There are different paths and options. The path for you will be based on the level of legal risk you want to eliminate or the level of digital inclusion you want to reach, which is then balanced against budget. This is not an insignificant cost for many companies, but there are pragmatic ways for those with modest budgets to make great progress toward digital inclusion without breaking the bank.
Best Practices for Web Accessibility and ADA Compliance in 2022
The best practice for auditing augments the limitations of automated testing with human testing of the unique pages of a site. Even the best automated tools can only detect 30% of WCAG accessibility issues, and this is why manual human WCAG testing is very important. That said, the process does begin with an automated WCAG website scan. This step is good for catching low-hanging fruit throughout the site. The next two steps both begin with identifying the "unique pages" of the site, which provide a representative sample of the entire site. For these pages we conduct human testing in two steps beginning with manual UX and code review that includes keyboard only testing. We then put ourselves into the shoes of multiple personas representing different disability scenarios and apply the appropriate assistive technologies to test these unique pages. Screen readers such as JAWS or NVDA which assist people with vision are good examples.
- Automated Testing : Indexes the entire site and is good for catching low-hanging fruit but is unable to detect ~30% of WCAG issues.
- Manual Review : Code review, keyboard only and user experience testing of unique pages.
- Assistive Technology : Testing of unique pages with the tools that people with various disabilities use.
The Cost Range for WCAG Auditing
The cost factor is based primarily on the scope of human testing. Following a 3 step best practice audit will cost on the low end around $10K for a basic information/marketing website. Many ecommerce sites will fall into the $25K-$35K. Large enterprise sites can easily rise into the six figures zone.
Pragmatic Approaches to Reducing WCAG Website Auditing Costs
Since most often website owners are reacting to a legal action, this is an unanticipated expense that is not budgeted for. And for many small to mid sized companies this cost is too high. So how can you reduce the cost of WCAG audits while still reaching an acceptable risk level and substantially improving the accessibility of the website... mobile app, or web app?
- Reduce the number of unique pages for human testing. This is the primary cost factor, so take that list of unique pages and carefully sift out any redundancies. Grab your Google Analytics and sift out any those with low traffic. Focus on the primary paths that typical users would take on your site and you should be able to cut that cost in half if not more.
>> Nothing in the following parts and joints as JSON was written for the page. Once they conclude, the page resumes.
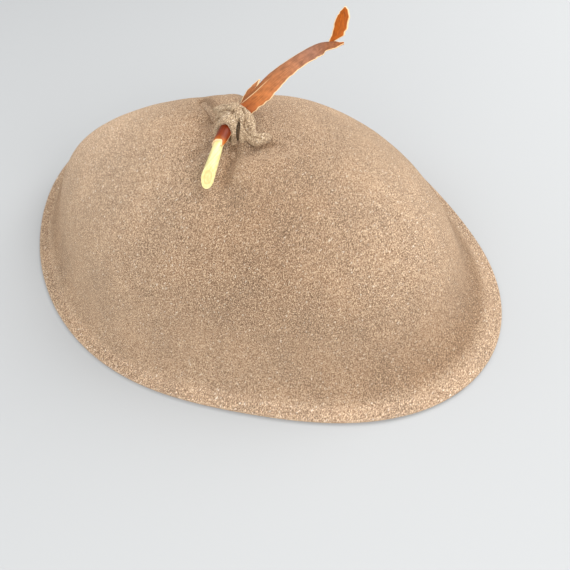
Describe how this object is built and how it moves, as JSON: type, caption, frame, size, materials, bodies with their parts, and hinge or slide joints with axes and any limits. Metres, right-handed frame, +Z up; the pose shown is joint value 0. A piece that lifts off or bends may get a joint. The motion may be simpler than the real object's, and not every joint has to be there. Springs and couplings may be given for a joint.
{
  "type": "felt hat",
  "caption": "Soft domed felt hat with a narrow brim, its crown knotted round a half-peeled twig whose bark curls up behind.",
  "frame": {"origin": "on the surface that the hat lies on, under the middle of its outline", "axes": "+X along the hat's length, -Y its front, where the twig's cut end points, +Z up"},
  "size_m": [0.2702, 0.2148, 0.1097],
  "materials": {
    "felt": "heathered taupe wool felt, matt with a short nap",
    "knot_felt": "the same felt, worn a little greyer",
    "peeled_wood": "fresh peeled twig wood, smooth and cream-yellow",
    "bark": "smooth reddish-brown bark with a soft gloss and pale torn edges"
  },
  "bodies": {
    "root": {"felt_crown": "felt", "felt_knot": "knot_felt", "twig_wood": "peeled_wood", "bark_strip": "bark"}
  },
  "joints": []
}
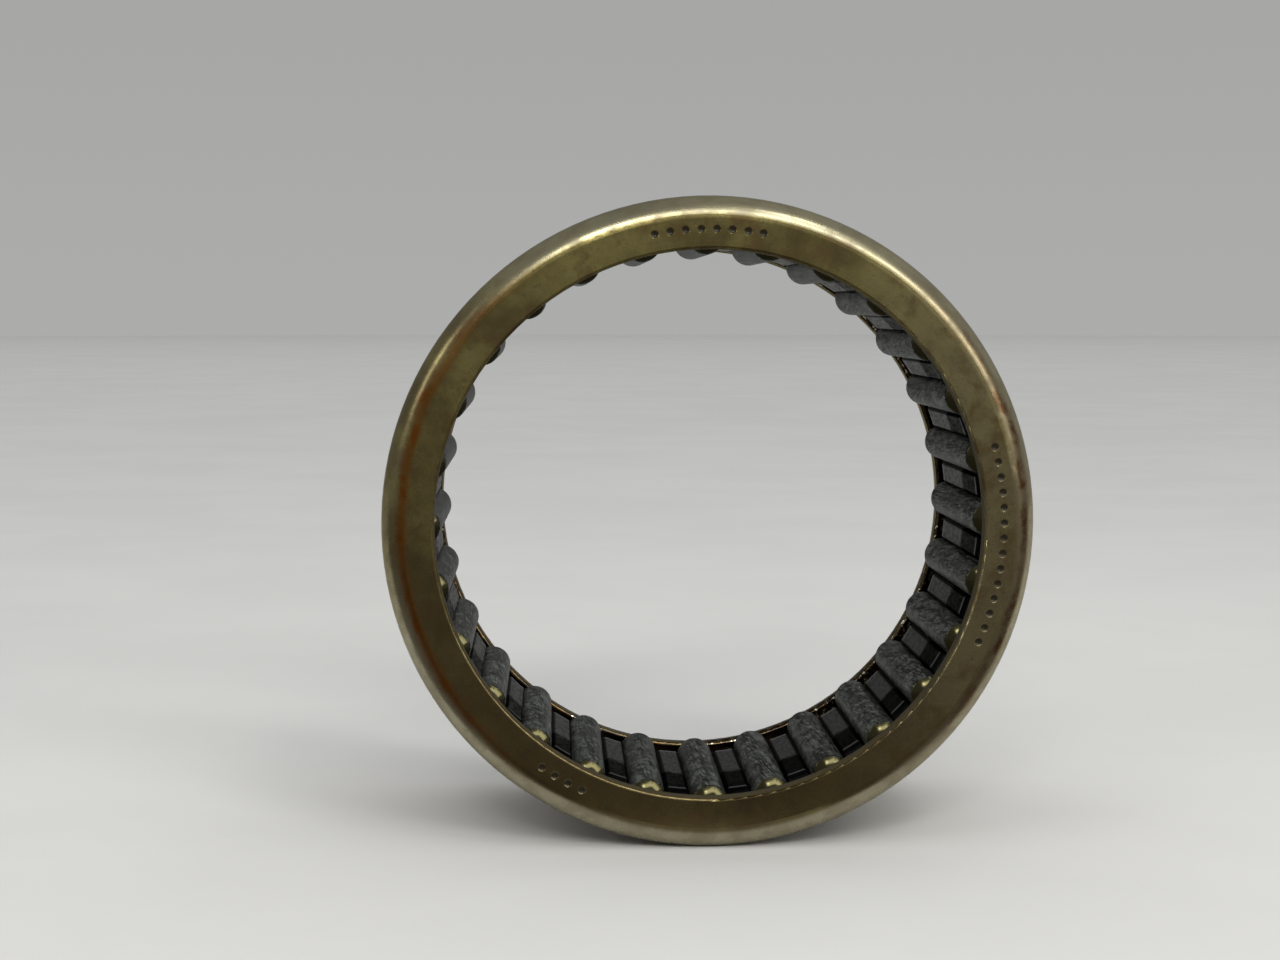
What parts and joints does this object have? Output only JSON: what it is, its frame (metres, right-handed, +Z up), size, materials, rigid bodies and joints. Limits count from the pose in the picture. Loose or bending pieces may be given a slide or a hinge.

- Take a phased approach and start with an automated-only audit. Yes, they are limited in their depth, but they are good at catching low hanging fruit. Also from a legal risk perspective, the legal trolls are only using automated tools themselves to test your site. Just be sure you're using better software. Then in the next budget cycle, come back and do the human audit and complete the process.
The more you invest upstream, the better the quality and thoroughness you will get back. The key is to get solid remediation guidance from the reporting that will save time and money downstream in remediation.
More information about web accessibility auditing and ADA compliance costs. And another on how to reduce the cost of ADA auditing and compliance.
Warning: Avoid Overlay "Solutions"
Unfortunately there are a number of bad actors in the space peddling snake oil. Avoid "overlay" widgets, plugins, etc. Ignore their claims. They are profiteers cashing in on the demand for quick and cheap solutions. However they fail to provide the accessibility or legal protection they claim. Details here.
Final Thoughts
This is a new cost of doing business. Accept this earlier than later and avoid the additional cost and hassle of dealing with the inevitable lawsuit, and the stain of being discriminatory to people with disabilities. And yes, it is inevitable. It only takes a cut and paste of your url into a cheap automated tester to reveal the hundreds if not thousands of "ADA violations" that will be found on your website. I say this with confidence as an owner of a website development company for 25 years. Unless your website was specifically designed and built for web accessibility, it simply isn't. So do this now, and reap the benefits of improved usability for all people, improved SEO, and contributing something very valuable to our most vulnerable... which is also their fundamental civil right.